Skin to skin (alternatively called kangaroo care or kangaroo mother care) might be one of the best things to learn about before having a baby. Most new and expectant parents have heard something about skin to skin and, thankfully, many care providers and birth settings now promote the practice. However, the benefits of skin to skin care are not often discussed in depth.
So, what exactly is skin to skin? How is it done? And why does it matter?
Essentially, skin to skin care is the practice of keeping baby free of clothing on their caregivers’ bare skin. Baby can remain in a diaper, but should not have anything else covering them, besides a blanket over top of their body.
Nils Bergman, the leading expert on Kangaroo Mother Care, offers the following recommendations for skin to skin, across a variety of time frames. He suggests skin to skin for the first 1,000 seconds or the first hour of life, if possible. Then as continuously as possible across the first 1,000 minutes, or the first day and night of life. And as often as possible across the first 1,000 hours, or 6 weeks or life. Within those time guidelines, skin to skin should last as long as caregivers and the baby are enjoying it or it is practical to do so.
There are a myriad of benefits of skin to skin for parents and babies. Here are some of the key ones:
- Bonding and feeling good. Skin to skin facilitates the release of oxytocin and endorphins, which help us feel good! Oxytocin is also the hormone involved in bonding. By facilitating the release of oxytocin, parents are able to encourage that ferocious protectiveness that we need to care for our children. Other adults – father or partner, and even grandparents – will achieve this incredible rewiring of their brain to become attached to their baby, if they too engage in skin to skin care.
- Body regulation, tuning in, and physical growth. Keeping babies skin to skin helps babies regulate their heart rate, breathing, temperature, and glucose levels. By having these essential functions regulated by their parent’s body, they are able to dedicate energy to growing and gaining weight. Skin to skin also helps parents become more attuned to their babies cues – feeding, diapering, and otherwise.
- Immunity and gut health. Keeping babies skin to skin, particularly immediately after birth, helps build baby’s’ immunity and gut health. They become exposed to their own parents’ bacteria, which are the best germs for them!
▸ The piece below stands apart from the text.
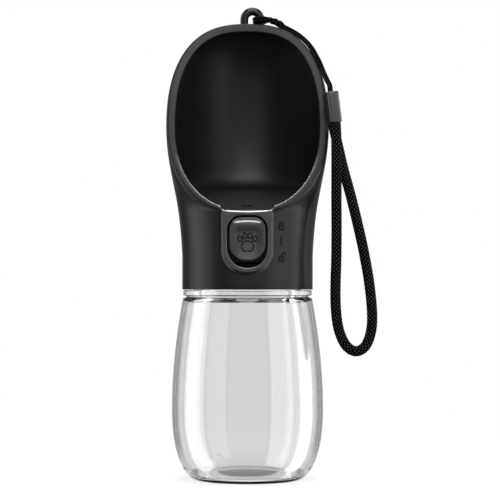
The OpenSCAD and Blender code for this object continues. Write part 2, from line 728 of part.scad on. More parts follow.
module push_button() {
    ridge_z = button_top - 4.2;
    dip_r = 8.2;
    color([0.2, 0.2, 0.21]) difference() {
        union() {
            translate([0, 0, button_z]) facing(button_face_y, button_t)
                slot_outline(button_w, button_h, button_r, slot_top_r);
            translate([-boss_w / 2, button_back_y - 0.5, boss_z])
                cube([boss_w, boss_back_y - button_back_y + 0.5, boss_top - boss_z]);
            translate([-wing_w / 2, plate_back_y + move_gap, button_mid - wing_h / 2])
                cube([wing_w, 1.4, wing_h]);
            wedge();
        }
        translate([0, button_face_y + 0.8 - dip_r, ridge_z - 3]) rotate([0, 90, 0])
            cylinder(r = dip_r, h = button_w - 3, center = true);
        translate([0, boss_back_y - spring_well, button_mid]) rotate([-90, 0, 0])
            cylinder(r = button_spring_r + 0.7, h = spring_well + 2 * cut, $fn = 48);
        translate([0, button_face_y, button_z + paw_z]) rotate([90, 0, 0]) paw();
    }
}

// a plain paw print: one broad pad and four toes, cut 0.3 deep
module paw() {
    translate([0, 0, -0.3]) linear_extrude(1) {
        difference() {
            circle(3);
            circle(2.5);
        }
        for (toe = [[-4, 2.6], [-1.5, 4.6], [1.5, 4.6], [4, 2.6]]) translate(toe) difference() {
            circle(1.2, $fn = 32);
            circle(0.8, $fn = 32);
        }
    }
}

module button_spring() {
    low = boss_back_y - spring_well + 0.1;
    color([0.75, 0.76, 0.78]) translate([0, low, button_mid]) rotate([-90, 0, 0])
        coil(button_spring_r, spring_wire, bridge_y - 0.1 - low, 6);
}

module lock_slider() {
    window_w = boss_w + 2 * window_gap;
    window_h = boss_top - boss_z + 2 * window_gap;
    bridge_h = bridge_top - bridge_z;
    color([0.25, 0.25, 0.26]) difference() {
        union() {
            translate([-slider_w / 2, plate_y, slider_z]) cube([slider_w, plate_t, slider_top - slider_z]);
            for (side = [-1, 1])
                translate([side * (arm_in + arm_t / 2) - arm_t / 2, plate_back_y - 0.5, bridge_z])
                    cube([arm_t, bridge_y + bridge_t - plate_back_y + 0.5, bridge_h]);
            translate([-arm_in - arm_t, bridge_y, bridge_z]) cube([2 * (arm_in + arm_t), bridge_t, bridge_h]);
            translate([0, bridge_y - 2.5, button_mid]) rotate([-90, 0, 0])
                cylinder(r = button_spring_r - 0.7, h = 3, $fn = 48);
        }
        translate([-window_w / 2, plate_y - cut, boss_z - window_gap])
            cube([window_w, plate_t + 2 * cut, window_h]);
        for (rise = [0, lock_travel])
            translate([-arm_in, bridge_y - 0.5, detent_z + rise]) rotate([0, 90, 0])
                cylinder(r = detent_r + 0.3, h = 4, $fn = 32);
    }
}

module detent_spring() {
    leaf_w = 3;
    leaf_x = -arm_in + 0.4;
    color([0.72, 0.73, 0.75]) {
        translate([leaf_x, bridge_y - 1.7, rail_z + tie_h])
            cube([leaf_w, 0.4, button_top - leaf_end_drop - rail_z]);
        translate([leaf_x, bridge_y - 1.2, detent_z]) rotate([0, 90, 0])
            cylinder(r = detent_r, h = leaf_w, $fn = 32);
    }
}

module button_guide() {
    rail_y = plate_back_y - 0.9;
    rail_back = bridge_y + bridge_t + 1.2;
    rail_h = rail_top - rail_z;
    lip_w = rail_x + 0.5 - lip_x;
    color([0.3, 0.3, 0.31]) difference() {
        union() {
            for (side = [-1, 1]) {
                translate([side * (rail_x + rail_t / 2) - rail_t / 2, rail_y, rail_z])
                    cube([rail_t, rail_back - rail_y, rail_h]);
                translate([side * (lip_x + lip_w / 2) - lip_w / 2, plate_back_y + move_gap, rail_z])
                    cube([lip_w, lip_t, rail_h]);
                translate([side * (tab_screw_x - 0.6) - 4, tab_screw_y - 3, rail_top - tab_t])
                    cube([8, 6, tab_t]);
            }
            translate([-rail_x - 0.5, tie_y, rail_z]) cube([2 * rail_x + 1, 4, tie_h]);
        }
        for (side = [-1, 1])
            translate([side * tab_screw_x, tab_screw_y, rail_top - tab_t - cut])
                cylinder(r = screw_r + 0.2, h = tab_t + 2 * cut, $fn = 32);
    }
}

// ---- the screws ----

// a screw with its head's seat at z = 0, its shank upward
module screw(length) {
    translate([0, 0, -screw_head_t]) difference() {
        cylinder(r = screw_head_r, h = screw_head_t, $fn = 48);
        for (turn = [0, 90]) rotate(turn) translate([-screw_cross / 2, -screw_cross / 10, -cut])
            cube([screw_cross, screw_cross / 5, cut + 0.8]);
    }
    translate([0, 0, -0.1]) cylinder(r = screw_r, h = length + 0.1, $fn = 32);
}

module cap_screws() {
    color([0.7, 0.71, 0.73]) for (at = cap_screw_places)
        translate([at[0], at[1], cap_plate_z]) screw(cap_plate_t + cap_screw_bite);
}

module guide_screws() {
    color([0.7, 0.71, 0.73]) for (side = [-1, 1])
        translate([side * tab_screw_x, tab_screw_y, rail_top - tab_t]) screw(tab_t + guide_screw_bite);
}

module housing_screws() {
    length = ear_t + housing_gasket_t + cap_plate_t + ear_screw_bite;
    color([0.7, 0.71, 0.73]) for (side = [-1, 1])
        translate([side * ear_screw_x, -valve_y, housing_z + ear_t]) rotate([180, 0, 0]) screw(length);
}

// ---- the lanyard ----

sleeve_dir = [-sin(sleeve_tilt), 0, cos(sleeve_tilt)];
strand_step = 0.5 * (wrist_cord_d + 0.4);

// the middle of the sleeve's upper or lower end, shifted front to back
function sleeve_end(up, back = 0) = sleeve_at + up * sleeve_l / 2 * sleeve_dir
    + back * strand_step * [-sin(sleeve_yaw) * cos(sleeve_tilt), cos(sleeve_yaw),
                            -sin(sleeve_yaw) * sin(sleeve_tilt)];

module lanyard_thread() {
    color([0.1, 0.1, 0.1]) swept_tube(concat(THREAD_ROUTE, [sleeve_end(1)]),
        thread_cord_d, 8, [0, -1, 0], -sleeve_dir, [0.5, 0.3, 1]);
}

module cord_sleeve() {
    color([0.22, 0.22, 0.23]) translate(sleeve_at) rotate([0, -sleeve_tilt, 0]) rotate(sleeve_yaw)
        translate([0, 0, -sleeve_l / 2]) linear_extrude(sleeve_l) sleeve_outline();
}

module sleeve_outline() {
    r = 1;
    square([sleeve_w - 2 * r, sleeve_depth], center = true);
    square([sleeve_w, sleeve_depth - 2 * r], center = true);
    for (side = [-1, 1], end = [-1, 1])
        translate([side * (sleeve_w / 2 - r), end * (sleeve_depth / 2 - r)]) circle(r, $fn = 24);
}

module wrist_cord() {
    color([0.08, 0.08, 0.08]) swept_tube(concat([sleeve_end(-1, -1)], WRIST_ROUTE, [sleeve_end(-1, 1)]),
        wrist_cord_d, 10, -sleeve_dir, sleeve_dir, [0, 1, 0]);
}

bottle();
cap_gasket();
bowl_shell();
inner_cap();
valve_seat();
valve_plug();
valve_stem();
stem_collar();
stem_o_ring();
valve_spring();
valve_housing();
housing_gasket();
water_tube();
outlet_duct();
outlet_seal();
air_valve();
lock_slider();
push_button();
button_spring();
button_guide();
detent_spring();
cap_screws();
guide_screws();
housing_screws();
lanyard_thread();
cord_sleeve();
wrist_cord();
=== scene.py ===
"""Dog travel water bottle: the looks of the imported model.

The frame is in metres with +Z up, and the bowl's opening and the button face -Y. Shapes are worked out in
millimetres, which piece() and cut_mesh() turn into metres.
"""
import math

import bmesh
import bpy
import numpy as np
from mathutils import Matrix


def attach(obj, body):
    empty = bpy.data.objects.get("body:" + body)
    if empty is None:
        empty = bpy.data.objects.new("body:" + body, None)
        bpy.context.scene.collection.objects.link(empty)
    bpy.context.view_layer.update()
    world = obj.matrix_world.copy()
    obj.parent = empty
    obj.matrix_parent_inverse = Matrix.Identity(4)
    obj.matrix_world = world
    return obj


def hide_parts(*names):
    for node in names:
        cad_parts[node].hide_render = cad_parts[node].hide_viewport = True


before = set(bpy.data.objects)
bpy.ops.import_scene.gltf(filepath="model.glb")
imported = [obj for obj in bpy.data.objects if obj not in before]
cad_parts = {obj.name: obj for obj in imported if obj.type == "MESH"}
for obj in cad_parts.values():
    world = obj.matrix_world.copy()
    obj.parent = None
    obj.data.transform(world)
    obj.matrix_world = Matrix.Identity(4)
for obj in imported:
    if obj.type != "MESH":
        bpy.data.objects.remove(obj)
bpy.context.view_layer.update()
scene = bpy.context.scene
scene.view_settings.view_transform = "Standard"


# ---- Studio ----
# A level camera 0.93 m in front of the bottle, on a pale floor in a white
# room: a tall soft box and a weaker one on each side, one overhead, one high
# in front and a wide, dim panel behind the camera.
eye_x, eye_y, eye_z = 0.00125, -0.93, 0.0944
frame_w, frame_shift = 0.25, 0.08  # the picture's width at the bottle's axis, and its shift up as a share
camera = bpy.data.objects.new("camera", bpy.data.cameras.new("camera"))
camera.data.lens = camera.data.sensor_width * -eye_y / frame_w
camera.data.shift_y = frame_shift
camera.location = (eye_x, eye_y, eye_z)
camera.rotation_euler = (math.pi / 2, 0, 0)
scene.collection.objects.link(camera)
scene.camera = camera


class Shade:
    """A value in a node tree. Arithmetic on it adds Math nodes, and node() adds any other node."""

    def __init__(self, tree, socket=None):
        self.tree, self.socket = tree, socket

    def node(self, kind, settings={}, sockets={}, out=0):
        """Adds a node: its settings first, then each socket's value or link. Returns one of its outputs."""
        made = self.tree.nodes.new("ShaderNode" + kind)
        for name, value in settings.items():
            setattr(made, name, value)
        for name, value in sockets.items():
            if isinstance(value, Shade):
                self.tree.links.new(value.socket, made.inputs[name])
            else:
                made.inputs[name].default_value = value
        return Shade(self.tree, made.outputs[out])

    def math(self, operation, *values):
        return self.node("Math", {"operation": operation}, dict(enumerate(values)))

    def __add__(self, other):
        return self.math("ADD", self, other)

    def __rsub__(self, other):
        return self.math("SUBTRACT", other, self)

    def __mul__(self, other):
        return self.math("MULTIPLY", self, other)

    def __pow__(self, other):
        return self.math("POWER", self, other)

    __radd__, __rmul__ = __add__, __mul__

    def between(self, low, high):
        """A smooth step: 0 below low, 1 above high."""
        return self.node("MapRange", {"interpolation_type": "SMOOTHSTEP"}, {0: self, 1: low, 2: high})

    def mix(self, low, high):
        """A colour: low where this value is 0, high where it is 1."""
        return self.node("Mix", {"data_type": "RGBA"}, {0: self, 6: low, 7: high}, 2)

    def xyz(self):
        """The three parts of a vector."""
        split = self.node("SeparateXYZ", {}, {0: self})
        return [Shade(self.tree, out) for out in split.socket.node.outputs]

    def noise(self, scale, detail):
        """A noise pattern on these coordinates."""
        return self.node("TexNoise", {}, {"Vector": self, "Scale": scale, "Detail": detail})

    def mark(self, name):
        """The value that a piece gives its points under that name."""
        return self.node("Attribute", {"attribute_name": name}, out=2)

    def light_path(self):
        """What the Light Path node says, by name, and a value that is 1 for what the camera sees, also
        through clear plastic."""
        outputs = self.node("LightPath").socket.node.outputs
        says = {socket.name: Shade(self.tree, socket) for socket in outputs}
        return says, self.math("MAXIMUM", says["Is Camera Ray"], says["Is Transmission Ray"])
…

- Comfort and Less Crying! Skin to skin helps parents create an environment for their baby that is safe and familiar. Babies recognize and are soothed by their parent’s (particularly their mother’s) smell, heart beat and warmth. This comfort allows for a more easeful transition to the world. Amazingly, it has also been proven that skin to skin allows for a reduction in pain for babies, when routine procedures, such as blood work or vaccinations, take place. And wonderfully, babies who have their needs met and are close to their parents regularly, seem, to cry less across daily periods.
- Breastfeeding. If you’re choosing to breastfeed, skin to skin is a must to start you off on great footing. Skin to skin will increase your prolactin levels – the hormone that plays a huge role in helping your body make milk. Additionally, latching a baby for feeding, whether on day one or onwards, is often easier when skin to skin is happening.
- Rest and Recovery. Laying down with your baby, for the first 6 weeks, and onwards, gives you the space to allow your body to recover. Birth, and caring for a baby, is an incredible amount of work and rest is vital to ensure you’re best able to care for your baby. Nature is extremely smart – babies want to be held and sleep on their parents, which helps encourage parents to take the time to rest themselves.
Skin to skin might be one of the best things you can do for yourself and your baby. These little ones grow up so very quickly – enjoy these moments when they stay still and you’re able to rest yourself.